**WHAT YOU NEED TO DO**
The required output consists solely of the lines from the one containing "separate parts. After" down to the one containing "slot_lip_radius = 16.3", both included, each quoted exactly.

**MATERIAL PROVIDED**
◆ ◆ ◆ ◆
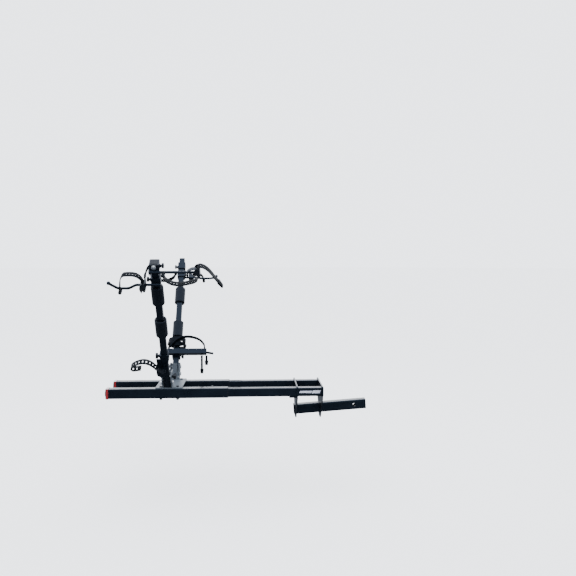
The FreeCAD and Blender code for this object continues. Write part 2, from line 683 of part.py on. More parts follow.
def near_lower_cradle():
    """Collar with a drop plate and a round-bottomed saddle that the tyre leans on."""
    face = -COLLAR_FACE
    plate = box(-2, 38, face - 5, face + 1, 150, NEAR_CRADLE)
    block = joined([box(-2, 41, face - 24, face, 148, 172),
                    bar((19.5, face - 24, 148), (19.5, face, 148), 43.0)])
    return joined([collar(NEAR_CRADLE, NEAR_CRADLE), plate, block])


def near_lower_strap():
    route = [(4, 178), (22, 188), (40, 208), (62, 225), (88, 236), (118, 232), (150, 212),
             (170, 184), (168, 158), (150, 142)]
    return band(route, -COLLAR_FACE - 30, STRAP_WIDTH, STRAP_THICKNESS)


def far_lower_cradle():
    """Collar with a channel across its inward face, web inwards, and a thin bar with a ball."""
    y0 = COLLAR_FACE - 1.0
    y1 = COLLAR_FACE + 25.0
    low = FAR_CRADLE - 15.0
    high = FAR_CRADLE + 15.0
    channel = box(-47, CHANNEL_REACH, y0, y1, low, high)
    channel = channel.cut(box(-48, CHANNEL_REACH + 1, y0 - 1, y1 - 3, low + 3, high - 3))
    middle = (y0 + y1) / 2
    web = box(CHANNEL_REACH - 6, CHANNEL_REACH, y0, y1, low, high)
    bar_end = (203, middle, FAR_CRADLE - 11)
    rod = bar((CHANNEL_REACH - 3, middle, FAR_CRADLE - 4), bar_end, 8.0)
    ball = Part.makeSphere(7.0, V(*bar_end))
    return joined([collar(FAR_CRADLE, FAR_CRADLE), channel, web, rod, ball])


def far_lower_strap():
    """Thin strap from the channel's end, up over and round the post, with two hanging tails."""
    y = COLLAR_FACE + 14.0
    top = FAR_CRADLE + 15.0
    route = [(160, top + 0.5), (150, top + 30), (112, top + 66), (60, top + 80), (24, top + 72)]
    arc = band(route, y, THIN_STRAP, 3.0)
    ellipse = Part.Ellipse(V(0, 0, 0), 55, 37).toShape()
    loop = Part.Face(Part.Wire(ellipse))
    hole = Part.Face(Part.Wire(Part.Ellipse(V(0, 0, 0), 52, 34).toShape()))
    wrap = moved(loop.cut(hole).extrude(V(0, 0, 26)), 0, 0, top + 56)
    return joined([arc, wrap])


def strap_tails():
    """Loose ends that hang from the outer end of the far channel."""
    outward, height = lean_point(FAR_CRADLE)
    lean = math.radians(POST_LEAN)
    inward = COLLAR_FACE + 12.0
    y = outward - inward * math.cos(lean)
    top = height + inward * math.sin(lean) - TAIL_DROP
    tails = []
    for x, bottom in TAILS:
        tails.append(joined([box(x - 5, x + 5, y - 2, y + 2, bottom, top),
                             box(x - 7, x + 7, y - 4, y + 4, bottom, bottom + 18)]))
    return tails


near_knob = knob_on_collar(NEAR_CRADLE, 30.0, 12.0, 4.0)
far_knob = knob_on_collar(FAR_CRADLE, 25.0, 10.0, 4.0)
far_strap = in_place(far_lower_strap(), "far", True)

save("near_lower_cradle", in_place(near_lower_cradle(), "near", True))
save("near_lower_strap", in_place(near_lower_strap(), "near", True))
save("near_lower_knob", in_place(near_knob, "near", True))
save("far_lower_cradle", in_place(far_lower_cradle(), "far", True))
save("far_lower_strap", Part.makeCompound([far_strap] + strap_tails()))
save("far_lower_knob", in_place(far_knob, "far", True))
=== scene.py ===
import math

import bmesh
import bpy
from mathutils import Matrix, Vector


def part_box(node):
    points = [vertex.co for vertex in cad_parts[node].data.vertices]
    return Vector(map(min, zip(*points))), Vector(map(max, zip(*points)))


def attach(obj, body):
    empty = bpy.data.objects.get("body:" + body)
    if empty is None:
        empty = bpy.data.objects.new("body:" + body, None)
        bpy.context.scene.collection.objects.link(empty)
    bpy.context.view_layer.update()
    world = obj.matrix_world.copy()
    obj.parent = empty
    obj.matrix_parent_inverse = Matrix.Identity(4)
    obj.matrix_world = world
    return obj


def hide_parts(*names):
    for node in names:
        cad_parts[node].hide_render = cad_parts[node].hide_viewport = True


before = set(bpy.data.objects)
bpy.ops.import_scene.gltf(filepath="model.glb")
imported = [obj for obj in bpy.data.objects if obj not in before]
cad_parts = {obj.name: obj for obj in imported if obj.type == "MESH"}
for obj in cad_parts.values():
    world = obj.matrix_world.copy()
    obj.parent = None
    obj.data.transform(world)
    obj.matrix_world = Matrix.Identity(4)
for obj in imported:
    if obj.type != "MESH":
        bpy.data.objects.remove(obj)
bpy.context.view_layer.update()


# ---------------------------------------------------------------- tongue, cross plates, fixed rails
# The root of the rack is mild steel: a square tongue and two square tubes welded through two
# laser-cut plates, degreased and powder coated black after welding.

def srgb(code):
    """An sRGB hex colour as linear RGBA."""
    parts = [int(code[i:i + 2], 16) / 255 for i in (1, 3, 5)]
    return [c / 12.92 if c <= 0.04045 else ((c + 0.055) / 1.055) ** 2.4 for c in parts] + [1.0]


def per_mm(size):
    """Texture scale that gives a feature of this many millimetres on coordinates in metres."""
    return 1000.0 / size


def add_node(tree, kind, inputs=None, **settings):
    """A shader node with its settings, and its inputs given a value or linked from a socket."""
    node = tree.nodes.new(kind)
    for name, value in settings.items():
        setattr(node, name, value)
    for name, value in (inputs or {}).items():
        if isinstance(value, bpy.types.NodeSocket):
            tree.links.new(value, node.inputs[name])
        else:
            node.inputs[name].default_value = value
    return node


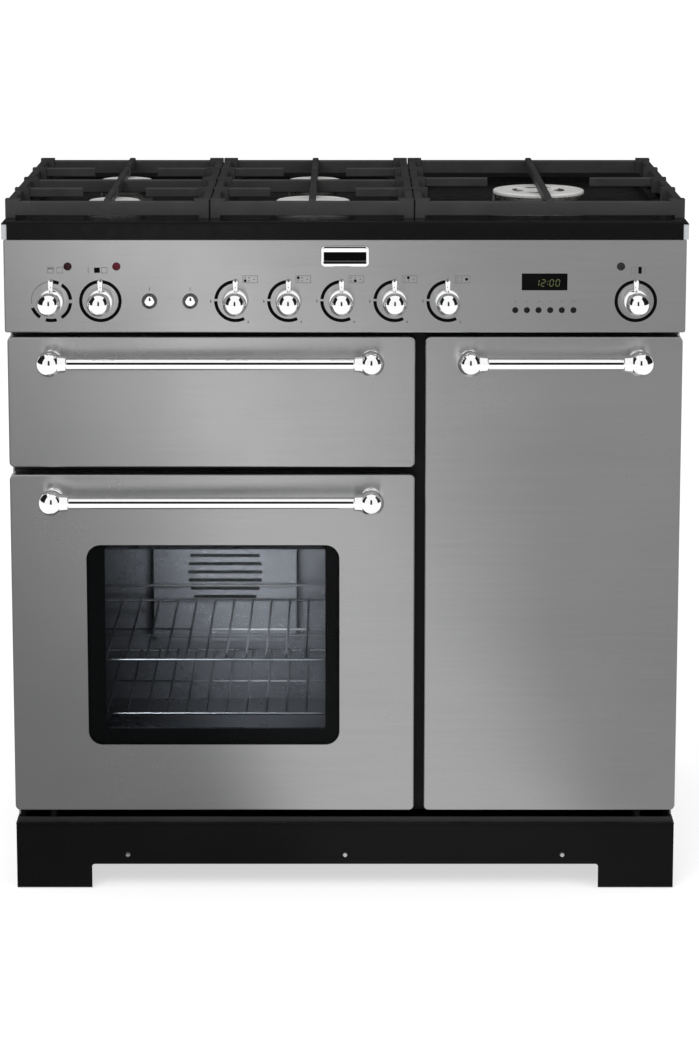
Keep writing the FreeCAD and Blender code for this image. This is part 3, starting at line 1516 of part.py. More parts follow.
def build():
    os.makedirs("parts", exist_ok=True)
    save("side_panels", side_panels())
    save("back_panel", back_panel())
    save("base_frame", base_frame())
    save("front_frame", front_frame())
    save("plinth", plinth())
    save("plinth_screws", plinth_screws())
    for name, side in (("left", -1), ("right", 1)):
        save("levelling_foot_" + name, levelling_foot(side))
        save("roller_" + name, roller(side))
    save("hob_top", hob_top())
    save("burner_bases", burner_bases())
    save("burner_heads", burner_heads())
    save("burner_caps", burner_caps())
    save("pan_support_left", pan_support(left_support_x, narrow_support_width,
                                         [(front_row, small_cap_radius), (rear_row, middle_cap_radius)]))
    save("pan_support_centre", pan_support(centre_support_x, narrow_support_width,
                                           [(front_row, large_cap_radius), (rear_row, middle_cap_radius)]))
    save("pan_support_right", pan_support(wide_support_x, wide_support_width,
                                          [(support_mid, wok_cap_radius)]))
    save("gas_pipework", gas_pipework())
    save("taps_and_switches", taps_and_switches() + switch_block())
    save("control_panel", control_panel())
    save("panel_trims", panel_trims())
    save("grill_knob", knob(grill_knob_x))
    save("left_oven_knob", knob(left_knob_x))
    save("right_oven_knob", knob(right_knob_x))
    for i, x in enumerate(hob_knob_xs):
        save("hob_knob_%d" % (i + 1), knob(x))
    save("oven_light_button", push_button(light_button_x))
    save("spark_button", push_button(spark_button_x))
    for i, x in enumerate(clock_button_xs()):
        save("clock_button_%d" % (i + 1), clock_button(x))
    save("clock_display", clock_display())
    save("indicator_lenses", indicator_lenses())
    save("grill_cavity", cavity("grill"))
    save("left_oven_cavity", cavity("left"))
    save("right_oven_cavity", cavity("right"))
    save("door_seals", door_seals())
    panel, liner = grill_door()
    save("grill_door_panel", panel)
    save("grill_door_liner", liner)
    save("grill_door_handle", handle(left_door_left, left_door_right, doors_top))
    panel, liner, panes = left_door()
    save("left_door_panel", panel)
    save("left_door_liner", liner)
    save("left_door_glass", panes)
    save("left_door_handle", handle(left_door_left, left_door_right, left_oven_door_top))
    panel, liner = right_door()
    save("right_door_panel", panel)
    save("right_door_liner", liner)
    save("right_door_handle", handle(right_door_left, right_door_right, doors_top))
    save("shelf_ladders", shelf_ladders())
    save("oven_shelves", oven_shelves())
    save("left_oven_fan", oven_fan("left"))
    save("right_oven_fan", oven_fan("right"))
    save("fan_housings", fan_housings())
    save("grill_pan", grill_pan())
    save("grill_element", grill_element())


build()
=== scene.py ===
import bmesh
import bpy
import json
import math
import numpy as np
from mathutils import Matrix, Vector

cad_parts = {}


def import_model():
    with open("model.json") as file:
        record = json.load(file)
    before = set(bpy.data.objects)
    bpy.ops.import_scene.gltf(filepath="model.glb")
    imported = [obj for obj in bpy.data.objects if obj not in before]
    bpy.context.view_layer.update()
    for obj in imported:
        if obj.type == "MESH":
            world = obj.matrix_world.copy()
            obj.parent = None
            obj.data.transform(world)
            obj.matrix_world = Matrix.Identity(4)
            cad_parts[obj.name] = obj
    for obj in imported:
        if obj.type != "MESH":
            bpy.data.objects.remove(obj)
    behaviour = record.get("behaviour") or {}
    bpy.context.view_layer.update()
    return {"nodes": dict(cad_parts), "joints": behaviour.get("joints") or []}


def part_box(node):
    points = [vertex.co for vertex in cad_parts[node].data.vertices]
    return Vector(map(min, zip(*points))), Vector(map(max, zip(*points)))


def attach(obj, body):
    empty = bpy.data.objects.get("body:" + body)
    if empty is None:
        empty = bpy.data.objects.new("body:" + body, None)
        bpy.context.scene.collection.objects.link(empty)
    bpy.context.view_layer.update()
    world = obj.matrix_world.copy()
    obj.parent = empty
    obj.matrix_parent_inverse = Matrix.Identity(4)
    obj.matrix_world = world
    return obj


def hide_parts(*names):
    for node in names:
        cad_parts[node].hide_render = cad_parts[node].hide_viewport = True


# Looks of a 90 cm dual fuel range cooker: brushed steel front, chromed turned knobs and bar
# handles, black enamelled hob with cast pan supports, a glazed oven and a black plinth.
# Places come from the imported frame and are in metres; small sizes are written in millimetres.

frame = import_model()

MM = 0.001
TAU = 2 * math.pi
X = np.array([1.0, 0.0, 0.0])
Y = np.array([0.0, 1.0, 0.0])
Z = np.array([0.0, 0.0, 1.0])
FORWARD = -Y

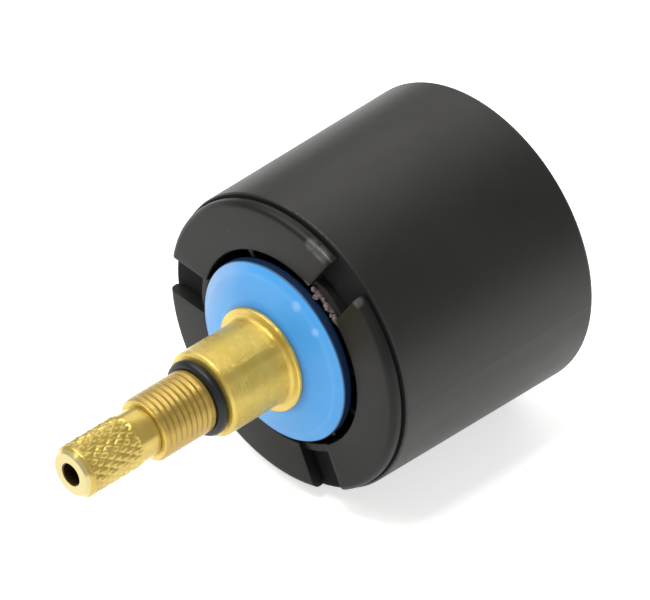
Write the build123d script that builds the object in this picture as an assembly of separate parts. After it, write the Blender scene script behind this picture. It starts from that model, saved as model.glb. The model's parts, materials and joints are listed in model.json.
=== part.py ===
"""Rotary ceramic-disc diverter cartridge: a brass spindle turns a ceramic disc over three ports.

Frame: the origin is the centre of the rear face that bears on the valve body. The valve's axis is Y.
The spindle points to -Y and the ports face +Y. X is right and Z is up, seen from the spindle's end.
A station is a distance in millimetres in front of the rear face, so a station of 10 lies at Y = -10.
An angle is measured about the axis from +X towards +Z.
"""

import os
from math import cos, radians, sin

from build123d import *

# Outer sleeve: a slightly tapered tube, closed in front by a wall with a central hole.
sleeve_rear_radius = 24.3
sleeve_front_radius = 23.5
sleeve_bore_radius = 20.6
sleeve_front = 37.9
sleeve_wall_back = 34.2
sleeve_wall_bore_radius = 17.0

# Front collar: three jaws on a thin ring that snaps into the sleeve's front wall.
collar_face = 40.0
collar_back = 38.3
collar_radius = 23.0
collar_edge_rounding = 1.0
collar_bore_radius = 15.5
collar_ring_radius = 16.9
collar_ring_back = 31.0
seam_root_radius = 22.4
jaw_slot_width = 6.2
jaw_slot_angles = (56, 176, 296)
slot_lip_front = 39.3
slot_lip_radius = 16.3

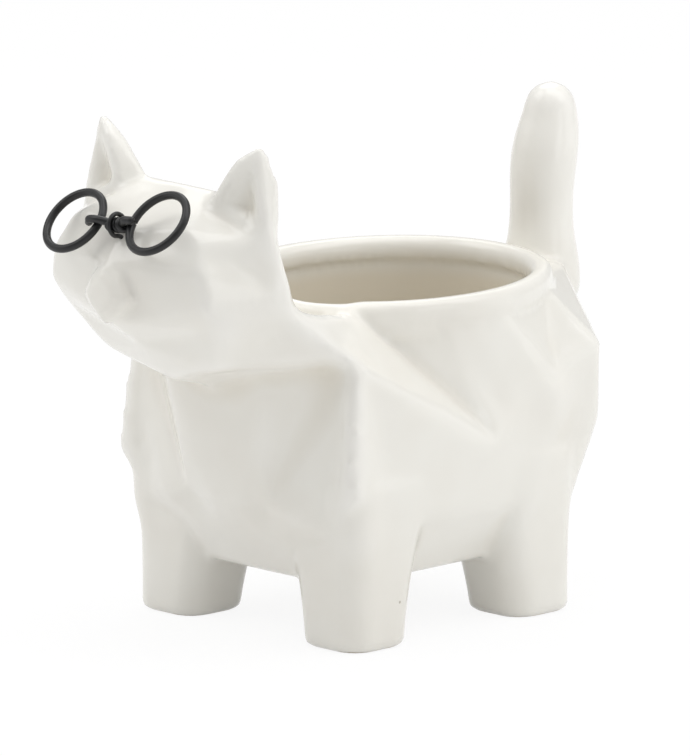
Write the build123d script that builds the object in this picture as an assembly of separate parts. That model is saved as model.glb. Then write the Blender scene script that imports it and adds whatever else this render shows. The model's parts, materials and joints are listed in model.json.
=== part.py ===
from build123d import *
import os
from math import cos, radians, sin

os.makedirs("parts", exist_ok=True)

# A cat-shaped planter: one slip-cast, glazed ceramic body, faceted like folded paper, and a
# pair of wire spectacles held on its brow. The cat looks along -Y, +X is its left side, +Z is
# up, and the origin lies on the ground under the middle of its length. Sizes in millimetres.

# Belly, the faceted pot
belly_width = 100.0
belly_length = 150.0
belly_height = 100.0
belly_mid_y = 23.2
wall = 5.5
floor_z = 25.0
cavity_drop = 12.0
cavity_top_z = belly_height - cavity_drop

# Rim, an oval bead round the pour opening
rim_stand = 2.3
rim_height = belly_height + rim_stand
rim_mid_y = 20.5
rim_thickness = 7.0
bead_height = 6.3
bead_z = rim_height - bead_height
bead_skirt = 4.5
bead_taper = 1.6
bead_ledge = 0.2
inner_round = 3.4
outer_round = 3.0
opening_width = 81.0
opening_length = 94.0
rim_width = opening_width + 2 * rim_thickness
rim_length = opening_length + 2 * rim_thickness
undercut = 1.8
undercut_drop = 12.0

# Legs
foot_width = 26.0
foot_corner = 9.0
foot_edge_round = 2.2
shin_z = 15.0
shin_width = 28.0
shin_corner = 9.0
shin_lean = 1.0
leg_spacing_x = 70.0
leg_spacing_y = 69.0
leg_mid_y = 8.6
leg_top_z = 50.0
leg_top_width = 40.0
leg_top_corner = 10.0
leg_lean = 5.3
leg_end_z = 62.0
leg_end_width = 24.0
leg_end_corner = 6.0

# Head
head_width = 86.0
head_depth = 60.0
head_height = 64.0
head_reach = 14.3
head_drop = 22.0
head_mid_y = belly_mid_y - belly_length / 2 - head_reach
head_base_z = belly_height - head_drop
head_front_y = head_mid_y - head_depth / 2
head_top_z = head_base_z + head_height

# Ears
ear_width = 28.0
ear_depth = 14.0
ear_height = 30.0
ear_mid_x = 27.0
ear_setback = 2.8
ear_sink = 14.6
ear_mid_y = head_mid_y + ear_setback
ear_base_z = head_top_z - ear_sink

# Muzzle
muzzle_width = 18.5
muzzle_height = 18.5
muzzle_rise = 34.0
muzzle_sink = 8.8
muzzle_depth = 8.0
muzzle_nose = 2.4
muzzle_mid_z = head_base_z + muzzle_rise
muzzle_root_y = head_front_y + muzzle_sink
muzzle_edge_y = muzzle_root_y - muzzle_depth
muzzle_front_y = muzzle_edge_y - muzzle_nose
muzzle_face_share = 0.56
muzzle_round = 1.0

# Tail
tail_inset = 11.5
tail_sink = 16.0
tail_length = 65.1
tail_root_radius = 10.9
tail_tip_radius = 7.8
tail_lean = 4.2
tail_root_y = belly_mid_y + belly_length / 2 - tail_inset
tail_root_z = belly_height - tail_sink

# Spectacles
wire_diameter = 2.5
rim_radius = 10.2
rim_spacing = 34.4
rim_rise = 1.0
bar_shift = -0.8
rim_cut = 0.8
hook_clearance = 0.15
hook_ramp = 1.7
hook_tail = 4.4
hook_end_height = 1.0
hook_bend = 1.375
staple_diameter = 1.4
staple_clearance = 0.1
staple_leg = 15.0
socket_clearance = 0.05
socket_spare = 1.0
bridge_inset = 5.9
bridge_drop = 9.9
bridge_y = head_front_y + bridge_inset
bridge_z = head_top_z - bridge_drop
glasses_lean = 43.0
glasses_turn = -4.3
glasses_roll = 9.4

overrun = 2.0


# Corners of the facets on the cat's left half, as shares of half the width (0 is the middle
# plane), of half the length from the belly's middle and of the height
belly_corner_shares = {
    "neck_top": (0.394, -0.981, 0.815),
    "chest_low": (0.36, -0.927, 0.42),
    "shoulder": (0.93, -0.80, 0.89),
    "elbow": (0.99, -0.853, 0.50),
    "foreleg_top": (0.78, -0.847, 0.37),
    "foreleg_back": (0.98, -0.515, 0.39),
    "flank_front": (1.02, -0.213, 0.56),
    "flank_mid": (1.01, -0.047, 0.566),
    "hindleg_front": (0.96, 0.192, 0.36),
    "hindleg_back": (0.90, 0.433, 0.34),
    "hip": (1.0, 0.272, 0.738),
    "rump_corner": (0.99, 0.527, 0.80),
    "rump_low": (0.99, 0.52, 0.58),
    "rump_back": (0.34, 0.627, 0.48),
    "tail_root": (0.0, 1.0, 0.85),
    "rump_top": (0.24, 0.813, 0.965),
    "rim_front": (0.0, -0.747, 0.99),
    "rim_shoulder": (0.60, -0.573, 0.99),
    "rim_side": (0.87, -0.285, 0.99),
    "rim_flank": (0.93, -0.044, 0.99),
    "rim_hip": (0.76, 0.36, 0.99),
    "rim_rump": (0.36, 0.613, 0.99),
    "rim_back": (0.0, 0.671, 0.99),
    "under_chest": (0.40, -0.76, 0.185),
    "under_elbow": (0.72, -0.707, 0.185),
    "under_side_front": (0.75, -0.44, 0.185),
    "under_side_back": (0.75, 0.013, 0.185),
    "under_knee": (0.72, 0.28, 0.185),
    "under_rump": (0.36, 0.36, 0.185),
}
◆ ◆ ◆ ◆
**CORRECT RESPONSE**
Write the build123d script that builds the object in this picture as an assembly of separate parts. After it, write the Blender scene script behind this picture. It starts from that model, saved as model.glb. The model's parts, materials and joints are listed in model.json.
=== part.py ===
"""Rotary ceramic-disc diverter cartridge: a brass spindle turns a ceramic disc over three ports.

Frame: the origin is the centre of the rear face that bears on the valve body. The valve's axis is Y.
The spindle points to -Y and the ports face +Y. X is right and Z is up, seen from the spindle's end.
A station is a distance in millimetres in front of the rear face, so a station of 10 lies at Y = -10.
An angle is measured about the axis from +X towards +Z.
"""

import os
from math import cos, radians, sin

from build123d import *

# Outer sleeve: a slightly tapered tube, closed in front by a wall with a central hole.
sleeve_rear_radius = 24.3
sleeve_front_radius = 23.5
sleeve_bore_radius = 20.6
sleeve_front = 37.9
sleeve_wall_back = 34.2
sleeve_wall_bore_radius = 17.0

# Front collar: three jaws on a thin ring that snaps into the sleeve's front wall.
collar_face = 40.0
collar_back = 38.3
collar_radius = 23.0
collar_edge_rounding = 1.0
collar_bore_radius = 15.5
collar_ring_radius = 16.9
collar_ring_back = 31.0
seam_root_radius = 22.4
jaw_slot_width = 6.2
jaw_slot_angles = (56, 176, 296)
slot_lip_front = 39.3
slot_lip_radius = 16.3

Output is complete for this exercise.